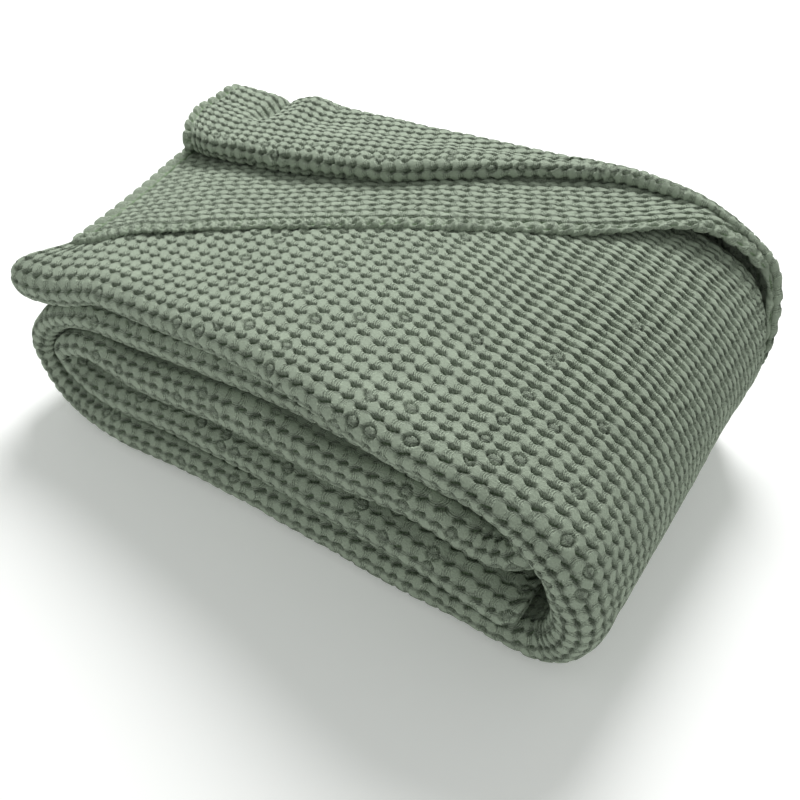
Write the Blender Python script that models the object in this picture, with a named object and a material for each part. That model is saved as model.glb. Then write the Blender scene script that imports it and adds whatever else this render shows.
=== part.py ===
"""A waffle weave cotton blanket, folded for storage, as one closed solid.

The cloth is folded lengthwise into a strip of seven plies, and the strip is then rolled flat
into five layers. STRIP follows the strip from its inner end to its outer end, and ply_line
gives the back-and-forth line of the cloth across the strip at any place along it.
Lengths are in weave cells up to the last step: CELL is one cell of the weave in metres.
"""
import math

import bmesh
import bpy
import numpy as np

CELL = 0.011  # from one raised pad of the weave to the next, along the strip
CLOTH = 0.23  # thickness of the cloth, pressed flat
PLY_PITCH = 0.275  # from one ply to the next where they lie closest

# The strip seen from the front, a row for each place along it: x to the right, z up, the
# thickness of the strip, the y of its front fold and of its back fold, how far x moves for
# each cell of y, the y of the free hem and of the front fold of the pleat behind it, how far
# these two lie over the strip (0 within it, 1 on top), the air under the hem, and the height
# of the pleat's soft roll.
COLUMNS = ("x", "z", "thick", "front", "back", "lean", "hem", "pleat", "over", "air", "roll")
STRIP = (
    # inner end, fourth layer
    (8.8, 3.66, 2.16, -7.6, 17.2, 0.03, 11.0, 13.0, 0.0, 0.0, 0.0),
    (4.0, 4.00, 2.50, -7.3, 17.3, 0.02, 11.0, 13.0, 0.0, 0.0, 0.0),
    (-8.0, 4.03, 2.50, -7.1, 17.3, 0.0, 11.0, 13.0, 0.0, 0.0, 0.0),
    (-18.5, 3.58, 2.25, -7.5, 17.1, 0.0, 11.0, 13.0, 0.0, 0.0, 0.0),
    # inner left turn
    (-23.4, 3.90, 1.90, -7.3, 16.9, 0.0, 11.0, 13.0, 0.0, 0.0, 0.0),
    (-24.6, 4.98, 1.90, -7.2, 16.8, 0.0, 11.0, 13.0, 0.0, 0.0, 0.0),
    (-23.3, 6.02, 1.90, -7.1, 16.9, 0.0, 11.0, 13.0, 0.0, 0.0, 0.0),
    # third layer
    (-18.5, 6.38, 2.70, -7.4, 17.1, 0.0, 11.0, 13.0, 0.0, 0.0, 0.0),
    (-8.0, 7.22, 2.95, -7.0, 17.4, 0.0, 11.0, 13.0, 0.0, 0.0, 0.0),
    (-1.0, 7.00, 2.85, -7.0, 17.4, 0.01, 11.0, 13.0, 0.0, 0.0, 0.0),
    (4.5, 6.90, 2.60, -6.7, 17.4, 0.02, 11.0, 13.0, 0.0, 0.0, 0.0),
    # inner right turn
    (8.4, 6.35, 2.00, -6.3, 17.2, 0.04, 11.0, 13.0, 0.0, 0.0, 0.0),
    (9.6, 7.50, 1.95, -6.0, 17.1, 0.04, 11.0, 13.0, 0.0, 0.0, 0.0),
    (8.3, 8.75, 2.00, -6.0, 17.2, 0.04, 11.0, 13.0, 0.0, 0.0, 0.0),
    # second layer
    (3.5, 9.60, 1.95, -6.1, 17.4, 0.02, 11.0, 13.0, 0.0, 0.0, 0.0),
    (-8.0, 10.05, 2.40, -6.1, 17.5, 0.0, 11.0, 13.0, 0.0, 0.0, 0.0),
    (-18.5, 9.15, 2.20, -6.6, 17.3, 0.0, 11.0, 13.0, 0.0, 0.0, 0.0),
    # outer left turn
    (-24.4, 7.88, 1.85, -7.0, 17.1, 0.0, 11.0, 13.0, 0.0, 0.0, 0.0),
    (-26.9, 4.90, 1.95, -7.3, 17.0, 0.0, 11.0, 13.0, 0.0, 0.0, 0.0),
    (-24.8, 1.95, 2.10, -7.9, 17.2, 0.0, 11.0, 13.0, 0.0, 0.0, 0.0),
    # bottom layer
    (-18.5, 1.20, 2.40, -8.2, 17.5, 0.0, 11.0, 13.0, 0.0, 0.0, 0.0),
    (-8.0, 1.32, 2.60, -7.5, 17.6, 0.0, 11.0, 13.0, 0.0, 0.0, 0.0),
    (1.0, 1.32, 2.60, -7.6, 17.6, 0.01, 11.5, 13.5, 0.0, 0.0, 0.0),
    (8.0, 1.27, 2.45, -7.3, 17.5, 0.04, 12.5, 14.5, 0.0, 0.0, 0.0),
    # outer right turn
    (11.5, 2.20, 2.50, -7.1, 16.5, 0.0, 13.5, 15.0, 0.0, 0.0, 0.0),
    (12.35, 4.50, 2.80, -7.3, 16.1, 0.0, 14.3, 15.2, 0.0, 0.0, 0.0),
    (12.4, 7.20, 2.60, -7.6, 16.2, 0.05, 15.2, 15.6, 0.4, 0.0, 0.05),
    (10.8, 9.95, 2.20, -7.8, 18.9, 0.05, 17.9, 18.3, 0.9, 0.3, 0.1),
    (7.2, 12.10, 1.90, -8.0, 18.9, 0.04, 16.4, 18.2, 1.0, 0.5, 0.2),
    # top layer
    (2.3, 12.95, 1.95, -8.4, 19.1, 0.0, 11.3, 17.6, 1.0, 0.1, 0.4),
    (-3.5, 13.00, 2.00, -7.7, 18.3, -0.02, 8.0, 14.2, 1.0, 0.0, 0.6),
    (-10.0, 12.55, 1.95, -6.9, 17.8, -0.05, 4.9, 10.0, 1.0, 0.0, 0.85),
    (-17.5, 11.65, 1.90, -6.5, 18.2, -0.10, 1.4, 8.4, 1.0, 0.0, 1.2),
    (-22.0, 11.05, 1.90, -6.4, 18.2, -0.12, -0.9, 8.2, 1.0, 0.0, 1.2),
    (-25.4, 10.15, 2.60, -7.0, 18.1, -0.14, -2.8, 8.2, 1.0, 0.0, 1.25),
    (-28.6, 9.70, 2.90, -7.2, 18.0, -0.15, -4.2, 8.6, 1.0, 0.0, 1.3),
)
STATIONS = 62  # places along the strip where the solid has a section
TURN_WEIGHT = 8.0  # how much closer together the stations stand where the strip turns
FINE_STEPS = 1200  # steps in which the strip is measured

ROUND_STEPS = 5  # segments in a wide fold, between the outer plies
ROLL_STEPS = 4  # segments in the soft roll of the pleat
TIGHT_STEPS = 2  # segments in a fold between two neighbouring plies
FOLD_DEPTH = 0.9  # how deep a fold is for half its height
STEP_LENGTH = 2.0  # how far the inner plies take to sink where more plies come over them
SETTLE = 0.6  # share of the roll that is left at the back of the pleat
SETTLING = (0.35, 0.7)  # places behind the roll where the pleat comes down, 0 front to 1 back
HEM_CLEAR = 0.3  # from the hem to where the plies under it begin to sink
PRESSED = 0.08  # cloth this close to the surface lies flat on it
LEAN_FROM = 5.0  # the y at which lean moves nothing
EASE = 3.0  # length of strip over which the columns after x and z are evened out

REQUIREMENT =
Exactly reproduce the material above.

CORRECT OUTPUT =
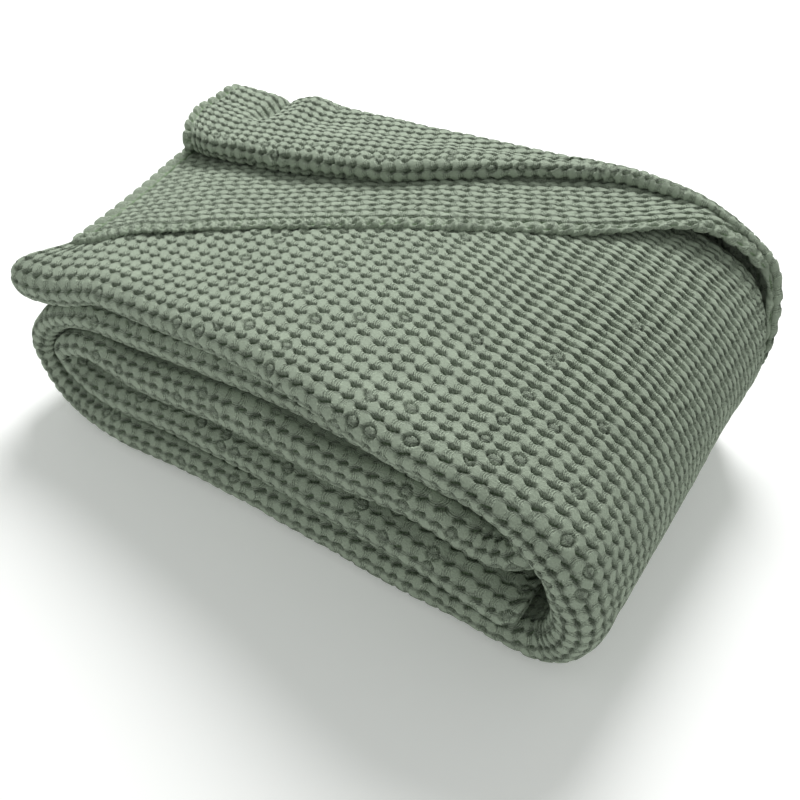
Write the Blender Python script that models the object in this picture, with a named object and a material for each part. That model is saved as model.glb. Then write the Blender scene script that imports it and adds whatever else this render shows.
=== part.py ===
"""A waffle weave cotton blanket, folded for storage, as one closed solid.

The cloth is folded lengthwise into a strip of seven plies, and the strip is then rolled flat
into five layers. STRIP follows the strip from its inner end to its outer end, and ply_line
gives the back-and-forth line of the cloth across the strip at any place along it.
Lengths are in weave cells up to the last step: CELL is one cell of the weave in metres.
"""
import math

import bmesh
import bpy
import numpy as np

CELL = 0.011  # from one raised pad of the weave to the next, along the strip
CLOTH = 0.23  # thickness of the cloth, pressed flat
PLY_PITCH = 0.275  # from one ply to the next where they lie closest

# The strip seen from the front, a row for each place along it: x to the right, z up, the
# thickness of the strip, the y of its front fold and of its back fold, how far x moves for
# each cell of y, the y of the free hem and of the front fold of the pleat behind it, how far
# these two lie over the strip (0 within it, 1 on top), the air under the hem, and the height
# of the pleat's soft roll.
COLUMNS = ("x", "z", "thick", "front", "back", "lean", "hem", "pleat", "over", "air", "roll")
STRIP = (
    # inner end, fourth layer
    (8.8, 3.66, 2.16, -7.6, 17.2, 0.03, 11.0, 13.0, 0.0, 0.0, 0.0),
    (4.0, 4.00, 2.50, -7.3, 17.3, 0.02, 11.0, 13.0, 0.0, 0.0, 0.0),
    (-8.0, 4.03, 2.50, -7.1, 17.3, 0.0, 11.0, 13.0, 0.0, 0.0, 0.0),
    (-18.5, 3.58, 2.25, -7.5, 17.1, 0.0, 11.0, 13.0, 0.0, 0.0, 0.0),
    # inner left turn
    (-23.4, 3.90, 1.90, -7.3, 16.9, 0.0, 11.0, 13.0, 0.0, 0.0, 0.0),
    (-24.6, 4.98, 1.90, -7.2, 16.8, 0.0, 11.0, 13.0, 0.0, 0.0, 0.0),
    (-23.3, 6.02, 1.90, -7.1, 16.9, 0.0, 11.0, 13.0, 0.0, 0.0, 0.0),
    # third layer
    (-18.5, 6.38, 2.70, -7.4, 17.1, 0.0, 11.0, 13.0, 0.0, 0.0, 0.0),
    (-8.0, 7.22, 2.95, -7.0, 17.4, 0.0, 11.0, 13.0, 0.0, 0.0, 0.0),
    (-1.0, 7.00, 2.85, -7.0, 17.4, 0.01, 11.0, 13.0, 0.0, 0.0, 0.0),
    (4.5, 6.90, 2.60, -6.7, 17.4, 0.02, 11.0, 13.0, 0.0, 0.0, 0.0),
    # inner right turn
    (8.4, 6.35, 2.00, -6.3, 17.2, 0.04, 11.0, 13.0, 0.0, 0.0, 0.0),
    (9.6, 7.50, 1.95, -6.0, 17.1, 0.04, 11.0, 13.0, 0.0, 0.0, 0.0),
    (8.3, 8.75, 2.00, -6.0, 17.2, 0.04, 11.0, 13.0, 0.0, 0.0, 0.0),
    # second layer
    (3.5, 9.60, 1.95, -6.1, 17.4, 0.02, 11.0, 13.0, 0.0, 0.0, 0.0),
    (-8.0, 10.05, 2.40, -6.1, 17.5, 0.0, 11.0, 13.0, 0.0, 0.0, 0.0),
    (-18.5, 9.15, 2.20, -6.6, 17.3, 0.0, 11.0, 13.0, 0.0, 0.0, 0.0),
    # outer left turn
    (-24.4, 7.88, 1.85, -7.0, 17.1, 0.0, 11.0, 13.0, 0.0, 0.0, 0.0),
    (-26.9, 4.90, 1.95, -7.3, 17.0, 0.0, 11.0, 13.0, 0.0, 0.0, 0.0),
    (-24.8, 1.95, 2.10, -7.9, 17.2, 0.0, 11.0, 13.0, 0.0, 0.0, 0.0),
    # bottom layer
    (-18.5, 1.20, 2.40, -8.2, 17.5, 0.0, 11.0, 13.0, 0.0, 0.0, 0.0),
    (-8.0, 1.32, 2.60, -7.5, 17.6, 0.0, 11.0, 13.0, 0.0, 0.0, 0.0),
    (1.0, 1.32, 2.60, -7.6, 17.6, 0.01, 11.5, 13.5, 0.0, 0.0, 0.0),
    (8.0, 1.27, 2.45, -7.3, 17.5, 0.04, 12.5, 14.5, 0.0, 0.0, 0.0),
    # outer right turn
    (11.5, 2.20, 2.50, -7.1, 16.5, 0.0, 13.5, 15.0, 0.0, 0.0, 0.0),
    (12.35, 4.50, 2.80, -7.3, 16.1, 0.0, 14.3, 15.2, 0.0, 0.0, 0.0),
    (12.4, 7.20, 2.60, -7.6, 16.2, 0.05, 15.2, 15.6, 0.4, 0.0, 0.05),
    (10.8, 9.95, 2.20, -7.8, 18.9, 0.05, 17.9, 18.3, 0.9, 0.3, 0.1),
    (7.2, 12.10, 1.90, -8.0, 18.9, 0.04, 16.4, 18.2, 1.0, 0.5, 0.2),
    # top layer
    (2.3, 12.95, 1.95, -8.4, 19.1, 0.0, 11.3, 17.6, 1.0, 0.1, 0.4),
    (-3.5, 13.00, 2.00, -7.7, 18.3, -0.02, 8.0, 14.2, 1.0, 0.0, 0.6),
    (-10.0, 12.55, 1.95, -6.9, 17.8, -0.05, 4.9, 10.0, 1.0, 0.0, 0.85),
    (-17.5, 11.65, 1.90, -6.5, 18.2, -0.10, 1.4, 8.4, 1.0, 0.0, 1.2),
    (-22.0, 11.05, 1.90, -6.4, 18.2, -0.12, -0.9, 8.2, 1.0, 0.0, 1.2),
    (-25.4, 10.15, 2.60, -7.0, 18.1, -0.14, -2.8, 8.2, 1.0, 0.0, 1.25),
    (-28.6, 9.70, 2.90, -7.2, 18.0, -0.15, -4.2, 8.6, 1.0, 0.0, 1.3),
)
STATIONS = 62  # places along the strip where the solid has a section
TURN_WEIGHT = 8.0  # how much closer together the stations stand where the strip turns
FINE_STEPS = 1200  # steps in which the strip is measured

ROUND_STEPS = 5  # segments in a wide fold, between the outer plies
ROLL_STEPS = 4  # segments in the soft roll of the pleat
TIGHT_STEPS = 2  # segments in a fold between two neighbouring plies
FOLD_DEPTH = 0.9  # how deep a fold is for half its height
STEP_LENGTH = 2.0  # how far the inner plies take to sink where more plies come over them
SETTLE = 0.6  # share of the roll that is left at the back of the pleat
SETTLING = (0.35, 0.7)  # places behind the roll where the pleat comes down, 0 front to 1 back
HEM_CLEAR = 0.3  # from the hem to where the plies under it begin to sink
PRESSED = 0.08  # cloth this close to the surface lies flat on it
LEAN_FROM = 5.0  # the y at which lean moves nothing
EASE = 3.0  # length of strip over which the columns after x and z are evened out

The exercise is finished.